Look through the material below. Copy every line with the string "from" in it.

— START —

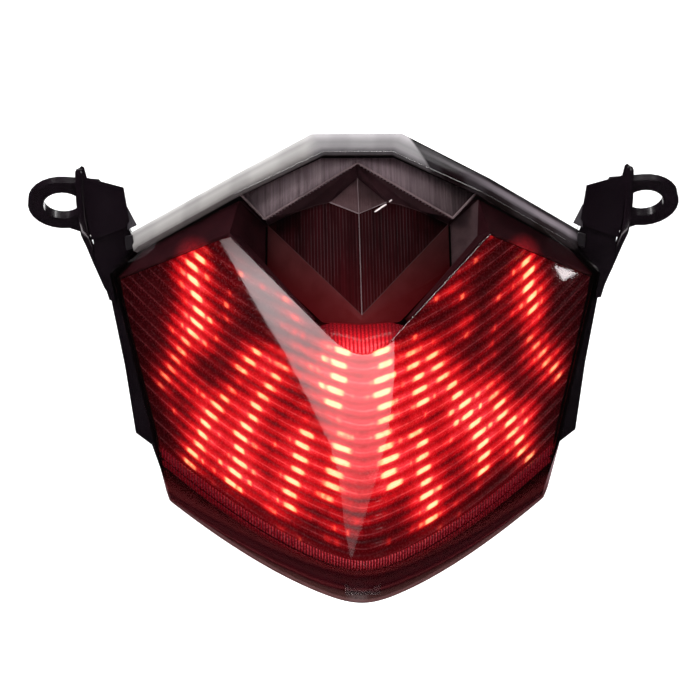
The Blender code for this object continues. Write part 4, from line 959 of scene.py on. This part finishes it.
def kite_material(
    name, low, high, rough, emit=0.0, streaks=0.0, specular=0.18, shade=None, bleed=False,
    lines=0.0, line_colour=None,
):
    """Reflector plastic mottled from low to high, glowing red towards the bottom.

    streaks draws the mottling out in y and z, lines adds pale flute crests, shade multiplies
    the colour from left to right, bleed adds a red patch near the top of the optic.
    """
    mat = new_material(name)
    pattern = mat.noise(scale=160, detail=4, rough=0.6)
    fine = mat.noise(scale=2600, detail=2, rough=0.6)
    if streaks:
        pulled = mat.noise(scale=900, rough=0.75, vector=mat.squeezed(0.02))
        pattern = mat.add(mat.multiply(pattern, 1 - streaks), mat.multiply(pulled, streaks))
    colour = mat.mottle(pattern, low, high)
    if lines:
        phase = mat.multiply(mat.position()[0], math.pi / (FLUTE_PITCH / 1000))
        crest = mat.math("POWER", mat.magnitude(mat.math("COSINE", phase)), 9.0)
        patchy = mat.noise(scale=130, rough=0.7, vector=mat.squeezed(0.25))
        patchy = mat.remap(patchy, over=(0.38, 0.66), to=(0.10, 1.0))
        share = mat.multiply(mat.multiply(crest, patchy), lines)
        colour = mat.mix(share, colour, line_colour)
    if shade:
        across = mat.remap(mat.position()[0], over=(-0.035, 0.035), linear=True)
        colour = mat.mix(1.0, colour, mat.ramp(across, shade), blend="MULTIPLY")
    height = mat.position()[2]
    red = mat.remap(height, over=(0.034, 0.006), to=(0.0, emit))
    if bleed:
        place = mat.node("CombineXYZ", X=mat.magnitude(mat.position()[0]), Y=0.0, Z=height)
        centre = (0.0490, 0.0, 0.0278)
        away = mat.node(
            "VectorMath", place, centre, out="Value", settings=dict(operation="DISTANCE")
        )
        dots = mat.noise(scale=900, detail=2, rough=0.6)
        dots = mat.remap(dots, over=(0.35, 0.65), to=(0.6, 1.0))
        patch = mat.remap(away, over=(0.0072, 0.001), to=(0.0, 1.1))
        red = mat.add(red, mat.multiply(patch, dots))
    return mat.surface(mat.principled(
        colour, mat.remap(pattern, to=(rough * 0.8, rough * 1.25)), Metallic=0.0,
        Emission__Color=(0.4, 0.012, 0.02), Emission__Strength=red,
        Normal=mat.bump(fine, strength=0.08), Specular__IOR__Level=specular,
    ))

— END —

_Solution to this task_.
The Blender code for this object continues. Write part 4, from line 959 of scene.py on. This part finishes it.
    """Reflector plastic mottled from low to high, glowing red towards the bottom.
    the colour from left to right, bleed adds a red patch near the top of the optic.